Currently Iran has about 19,000 centrifuges installed and about 10,000 operating. Non-proliferation experts including Robert Einhorn, a former U.S. negotiator with Iran, have suggested reducing that number to between 2,000 and 6,000 to ensure that Iran cannot quickly amass sufficient material for a nuclear weapon.

One possibility, put forward recently by a former Iranian official and a group of physicists at Princeton University, would gradually phase out Iran’s first generation centrifuges and substitute a smaller number of more sophisticated machines, with strict limits on the amount of low enriched uranium Iran could stockpile.

Iran has reportedly already agreed to concessions on several other key issues, such as modifying a heavy water reactor that will yield plutonium – another potential bomb fuel – and agreeing to stop enriching uranium on a major scale in an underground facility. Other key issues to be decided include the duration of an agreement and how to link Iran’s concessions with phased relief of U.S.-led economic sanctions.

A new publication by the Arms Control Association released today also sketches possible compromises.

Both U.S. and Iranian negotiators have compared a nuclear deal to a Rubik’s Cube: nothing is final until every piece is put into place.

Senior negotiators from Iran, the United States, the other permanent members of the UN Security Council plus Germany (P5+1) are due to reconvene in Vienna on July 2 and plan to stay there and keep trying to piece together the Rubik’s Cube by July 20, when an interim agreement signed last fall expires. 

A senior Obama administration official told reporters last week that diplomats and technical experts are already working every day to try to narrow differences and reach a historic conclusion.

“We have this week put together a working document that can provide a way forward in these negotiations,” the official said. “An enormous amount of work has gone into this by everyone – enormous. And we should maintain this level of intense and robust and serious diplomacy and give it every single chance to succeed.” 

Chances are that the talks will go to the last minute and into the diplomatic equivalent of overtime. Top figures, including the foreign ministers of the P5+1, are likely to enter the field for the final plays. Diplomatic reporters and other interested spectators from around the world have already booked their hotel rooms in Vienna for much of next month and are preparing themselves for long days and late nights.

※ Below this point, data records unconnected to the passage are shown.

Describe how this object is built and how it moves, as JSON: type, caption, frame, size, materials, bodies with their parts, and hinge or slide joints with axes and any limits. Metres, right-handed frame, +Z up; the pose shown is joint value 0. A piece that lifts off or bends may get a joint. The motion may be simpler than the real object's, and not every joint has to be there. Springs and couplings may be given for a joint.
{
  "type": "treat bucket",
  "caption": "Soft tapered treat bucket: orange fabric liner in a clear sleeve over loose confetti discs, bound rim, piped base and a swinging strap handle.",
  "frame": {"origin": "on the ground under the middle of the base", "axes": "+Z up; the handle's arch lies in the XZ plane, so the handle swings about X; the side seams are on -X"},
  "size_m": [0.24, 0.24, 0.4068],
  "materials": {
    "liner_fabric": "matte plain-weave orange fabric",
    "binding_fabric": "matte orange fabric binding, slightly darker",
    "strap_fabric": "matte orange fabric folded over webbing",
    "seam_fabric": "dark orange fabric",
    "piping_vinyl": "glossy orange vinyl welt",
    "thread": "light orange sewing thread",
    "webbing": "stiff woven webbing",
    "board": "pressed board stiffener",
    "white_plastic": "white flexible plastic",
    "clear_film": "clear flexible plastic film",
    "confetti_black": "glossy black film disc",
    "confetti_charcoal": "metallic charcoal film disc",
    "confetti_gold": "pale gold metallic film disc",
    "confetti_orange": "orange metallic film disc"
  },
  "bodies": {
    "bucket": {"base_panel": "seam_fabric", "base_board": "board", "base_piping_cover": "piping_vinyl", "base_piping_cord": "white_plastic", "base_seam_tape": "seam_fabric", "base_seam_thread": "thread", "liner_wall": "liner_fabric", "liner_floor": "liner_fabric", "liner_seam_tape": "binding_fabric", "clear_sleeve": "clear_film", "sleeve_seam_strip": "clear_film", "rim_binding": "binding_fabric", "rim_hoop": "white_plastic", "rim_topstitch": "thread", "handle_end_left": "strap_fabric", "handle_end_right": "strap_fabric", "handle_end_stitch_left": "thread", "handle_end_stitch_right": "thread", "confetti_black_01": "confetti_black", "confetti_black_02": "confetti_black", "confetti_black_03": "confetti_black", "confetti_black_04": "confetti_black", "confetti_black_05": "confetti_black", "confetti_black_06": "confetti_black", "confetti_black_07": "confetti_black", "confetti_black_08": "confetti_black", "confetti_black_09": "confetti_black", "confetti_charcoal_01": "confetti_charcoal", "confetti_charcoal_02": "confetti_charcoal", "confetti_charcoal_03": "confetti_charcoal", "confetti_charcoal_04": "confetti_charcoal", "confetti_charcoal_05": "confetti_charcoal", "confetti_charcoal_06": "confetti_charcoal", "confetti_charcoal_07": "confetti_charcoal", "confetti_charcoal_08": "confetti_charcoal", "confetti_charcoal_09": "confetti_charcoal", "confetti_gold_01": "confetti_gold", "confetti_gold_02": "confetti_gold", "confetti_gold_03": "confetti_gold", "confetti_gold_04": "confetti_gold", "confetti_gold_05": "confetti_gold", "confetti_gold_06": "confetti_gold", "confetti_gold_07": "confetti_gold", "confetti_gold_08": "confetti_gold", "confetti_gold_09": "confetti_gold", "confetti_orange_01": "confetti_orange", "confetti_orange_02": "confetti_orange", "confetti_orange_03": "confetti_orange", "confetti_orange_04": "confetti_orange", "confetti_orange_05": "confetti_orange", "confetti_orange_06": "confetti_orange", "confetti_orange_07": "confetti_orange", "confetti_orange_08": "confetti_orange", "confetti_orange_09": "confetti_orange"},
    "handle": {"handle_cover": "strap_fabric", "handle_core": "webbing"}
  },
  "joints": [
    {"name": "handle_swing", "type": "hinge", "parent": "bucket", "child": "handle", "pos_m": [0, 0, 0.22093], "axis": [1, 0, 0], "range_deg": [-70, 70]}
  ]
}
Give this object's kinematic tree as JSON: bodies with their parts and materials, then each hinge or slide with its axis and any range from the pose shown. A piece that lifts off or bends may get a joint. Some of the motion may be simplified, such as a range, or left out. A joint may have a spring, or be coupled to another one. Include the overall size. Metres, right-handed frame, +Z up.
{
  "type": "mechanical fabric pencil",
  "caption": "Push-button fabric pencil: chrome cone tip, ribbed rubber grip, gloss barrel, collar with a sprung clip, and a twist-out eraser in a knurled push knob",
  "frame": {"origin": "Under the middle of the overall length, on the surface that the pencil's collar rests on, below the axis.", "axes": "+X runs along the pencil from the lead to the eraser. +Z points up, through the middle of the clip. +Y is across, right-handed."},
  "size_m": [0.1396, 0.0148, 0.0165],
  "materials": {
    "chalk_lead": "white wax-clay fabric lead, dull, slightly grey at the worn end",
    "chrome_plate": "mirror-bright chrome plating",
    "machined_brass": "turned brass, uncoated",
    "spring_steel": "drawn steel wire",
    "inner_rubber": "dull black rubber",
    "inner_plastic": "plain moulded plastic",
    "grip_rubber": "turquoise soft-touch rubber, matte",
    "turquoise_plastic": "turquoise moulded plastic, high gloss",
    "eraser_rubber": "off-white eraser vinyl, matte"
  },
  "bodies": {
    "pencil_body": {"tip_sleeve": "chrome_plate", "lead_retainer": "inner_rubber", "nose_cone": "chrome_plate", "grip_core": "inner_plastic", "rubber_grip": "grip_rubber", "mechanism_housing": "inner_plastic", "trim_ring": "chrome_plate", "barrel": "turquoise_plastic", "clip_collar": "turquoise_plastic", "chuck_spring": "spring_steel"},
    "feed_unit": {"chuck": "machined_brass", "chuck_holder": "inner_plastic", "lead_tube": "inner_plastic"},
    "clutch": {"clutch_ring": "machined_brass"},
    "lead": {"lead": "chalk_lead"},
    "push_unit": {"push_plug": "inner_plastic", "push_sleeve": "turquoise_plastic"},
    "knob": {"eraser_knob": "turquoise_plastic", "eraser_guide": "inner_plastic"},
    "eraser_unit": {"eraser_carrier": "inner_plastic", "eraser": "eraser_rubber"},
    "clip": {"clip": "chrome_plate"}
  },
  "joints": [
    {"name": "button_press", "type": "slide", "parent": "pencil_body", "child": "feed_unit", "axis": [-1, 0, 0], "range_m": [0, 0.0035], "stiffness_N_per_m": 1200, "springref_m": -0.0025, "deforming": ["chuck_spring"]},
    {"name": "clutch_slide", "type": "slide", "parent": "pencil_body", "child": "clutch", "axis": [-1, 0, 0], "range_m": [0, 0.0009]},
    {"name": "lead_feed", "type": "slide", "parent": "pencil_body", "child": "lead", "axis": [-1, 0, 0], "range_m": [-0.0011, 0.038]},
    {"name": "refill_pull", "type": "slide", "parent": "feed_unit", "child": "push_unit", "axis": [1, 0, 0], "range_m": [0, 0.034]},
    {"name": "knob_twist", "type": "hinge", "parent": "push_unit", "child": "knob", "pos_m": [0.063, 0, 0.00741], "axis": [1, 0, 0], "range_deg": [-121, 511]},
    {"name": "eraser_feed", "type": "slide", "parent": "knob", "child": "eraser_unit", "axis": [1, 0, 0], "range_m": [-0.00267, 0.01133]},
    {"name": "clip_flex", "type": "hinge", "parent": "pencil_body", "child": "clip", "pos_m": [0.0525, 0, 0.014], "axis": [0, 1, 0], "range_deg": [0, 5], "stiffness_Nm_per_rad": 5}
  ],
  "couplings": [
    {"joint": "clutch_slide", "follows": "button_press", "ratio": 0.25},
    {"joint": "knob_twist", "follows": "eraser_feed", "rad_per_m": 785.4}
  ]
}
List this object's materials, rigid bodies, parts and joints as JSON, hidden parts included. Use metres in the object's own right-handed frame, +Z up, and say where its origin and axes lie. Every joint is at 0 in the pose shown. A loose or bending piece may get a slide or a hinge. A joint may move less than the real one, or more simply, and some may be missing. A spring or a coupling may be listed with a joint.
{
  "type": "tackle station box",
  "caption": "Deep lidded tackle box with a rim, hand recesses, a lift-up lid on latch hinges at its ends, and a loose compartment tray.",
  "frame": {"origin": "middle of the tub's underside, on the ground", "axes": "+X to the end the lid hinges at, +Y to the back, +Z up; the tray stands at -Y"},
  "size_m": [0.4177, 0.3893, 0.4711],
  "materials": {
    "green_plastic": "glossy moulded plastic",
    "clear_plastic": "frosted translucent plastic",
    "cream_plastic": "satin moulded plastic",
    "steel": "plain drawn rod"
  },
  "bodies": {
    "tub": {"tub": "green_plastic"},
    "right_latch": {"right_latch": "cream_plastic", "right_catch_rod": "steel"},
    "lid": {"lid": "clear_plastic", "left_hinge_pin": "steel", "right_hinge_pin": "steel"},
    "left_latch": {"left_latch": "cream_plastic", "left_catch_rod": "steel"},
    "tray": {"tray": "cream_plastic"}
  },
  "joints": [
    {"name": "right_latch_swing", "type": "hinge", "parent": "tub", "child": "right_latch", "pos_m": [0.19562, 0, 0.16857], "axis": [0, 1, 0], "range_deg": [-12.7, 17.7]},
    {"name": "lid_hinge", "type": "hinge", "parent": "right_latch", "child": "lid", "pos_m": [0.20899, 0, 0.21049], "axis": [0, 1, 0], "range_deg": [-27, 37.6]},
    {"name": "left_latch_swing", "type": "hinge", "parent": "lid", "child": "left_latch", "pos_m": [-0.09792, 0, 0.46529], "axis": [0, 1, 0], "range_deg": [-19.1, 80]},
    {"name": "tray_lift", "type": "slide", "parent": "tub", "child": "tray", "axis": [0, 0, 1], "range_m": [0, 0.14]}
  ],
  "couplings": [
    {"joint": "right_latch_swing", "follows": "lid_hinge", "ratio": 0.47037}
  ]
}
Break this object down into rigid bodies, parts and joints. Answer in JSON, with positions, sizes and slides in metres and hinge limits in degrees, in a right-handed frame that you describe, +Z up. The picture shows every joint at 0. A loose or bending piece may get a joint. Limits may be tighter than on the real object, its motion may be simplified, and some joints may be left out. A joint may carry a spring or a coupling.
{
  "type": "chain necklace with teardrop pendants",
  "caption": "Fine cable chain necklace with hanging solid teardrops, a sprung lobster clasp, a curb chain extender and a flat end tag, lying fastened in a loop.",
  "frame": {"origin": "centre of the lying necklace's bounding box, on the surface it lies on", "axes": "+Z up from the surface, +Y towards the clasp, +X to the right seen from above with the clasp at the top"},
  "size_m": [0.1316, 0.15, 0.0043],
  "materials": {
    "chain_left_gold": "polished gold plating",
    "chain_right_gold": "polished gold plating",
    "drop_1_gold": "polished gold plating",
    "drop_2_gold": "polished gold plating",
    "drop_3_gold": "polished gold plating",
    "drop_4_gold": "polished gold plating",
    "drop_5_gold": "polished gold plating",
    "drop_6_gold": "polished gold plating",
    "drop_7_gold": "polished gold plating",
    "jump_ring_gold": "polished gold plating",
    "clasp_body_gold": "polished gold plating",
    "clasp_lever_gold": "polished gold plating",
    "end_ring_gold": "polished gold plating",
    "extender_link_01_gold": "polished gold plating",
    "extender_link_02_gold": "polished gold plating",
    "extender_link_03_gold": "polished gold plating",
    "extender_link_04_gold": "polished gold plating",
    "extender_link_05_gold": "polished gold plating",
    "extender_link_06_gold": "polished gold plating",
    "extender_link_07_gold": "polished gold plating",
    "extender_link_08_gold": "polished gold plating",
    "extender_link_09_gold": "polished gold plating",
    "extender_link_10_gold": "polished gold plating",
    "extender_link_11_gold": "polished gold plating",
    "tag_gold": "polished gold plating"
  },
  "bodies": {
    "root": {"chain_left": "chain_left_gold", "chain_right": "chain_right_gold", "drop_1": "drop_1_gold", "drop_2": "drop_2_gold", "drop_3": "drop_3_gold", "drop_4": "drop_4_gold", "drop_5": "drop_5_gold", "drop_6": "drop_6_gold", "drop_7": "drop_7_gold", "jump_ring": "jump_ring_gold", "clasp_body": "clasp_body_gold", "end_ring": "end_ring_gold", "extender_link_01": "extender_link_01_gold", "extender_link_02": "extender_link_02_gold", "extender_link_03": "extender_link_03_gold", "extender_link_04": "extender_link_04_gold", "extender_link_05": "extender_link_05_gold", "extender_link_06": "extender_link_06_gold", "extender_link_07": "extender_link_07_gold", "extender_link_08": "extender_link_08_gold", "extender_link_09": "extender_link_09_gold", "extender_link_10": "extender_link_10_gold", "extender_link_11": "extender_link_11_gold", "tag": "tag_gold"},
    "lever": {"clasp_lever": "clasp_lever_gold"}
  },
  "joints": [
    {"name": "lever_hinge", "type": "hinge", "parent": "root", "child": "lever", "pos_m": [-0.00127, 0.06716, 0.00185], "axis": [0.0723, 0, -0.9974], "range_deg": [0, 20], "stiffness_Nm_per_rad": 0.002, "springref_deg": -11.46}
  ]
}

Watching both the World Cup and the nuclear talks, I was reminded of a comment made to me some years ago by Kian Tajbakhsh, an Iranian American urban planner and adviser to the World Bank who was twice jailed by the regime for his liberal views.

The Islamic Republic, he said, was like a soccer team where talent is important, but not the most important qualification for membership. The theocratic owners of the team put restrictions on players that allow them to be relatively successful but not as good as they could be with different ownership and criteria for selection.

For most of the last 35 years, Iran has been underperforming as a country.

At times, it has defended itself valiantly – against Iraq during the 1980-88 Iran-Iraq war and more recently, at the World Cup.

But if this ancient nation of 80 million is ever to achieve its true potential, it needs to reintegrate into the global community on more than just a football field. Hopefully, Iranian Supreme Leader Ayatollah Ali Khamenei understands that his people urgently need success in Vienna even more than they did in Brazil.

Barbara Slavin

Barbara Slavin is a senior fellow at the Atlantic Council’s South Asia Center and a correspondent for, a website specializing in the Middle East. She is the author of a 2007 book, Bitter Friends, Bosom Enemies: Iran, the US and the Twisted Path to Confrontation, and is a regular commentator on U.S. foreign policy and Iran on NPR, PBS, C-SPAN and the Voice of America.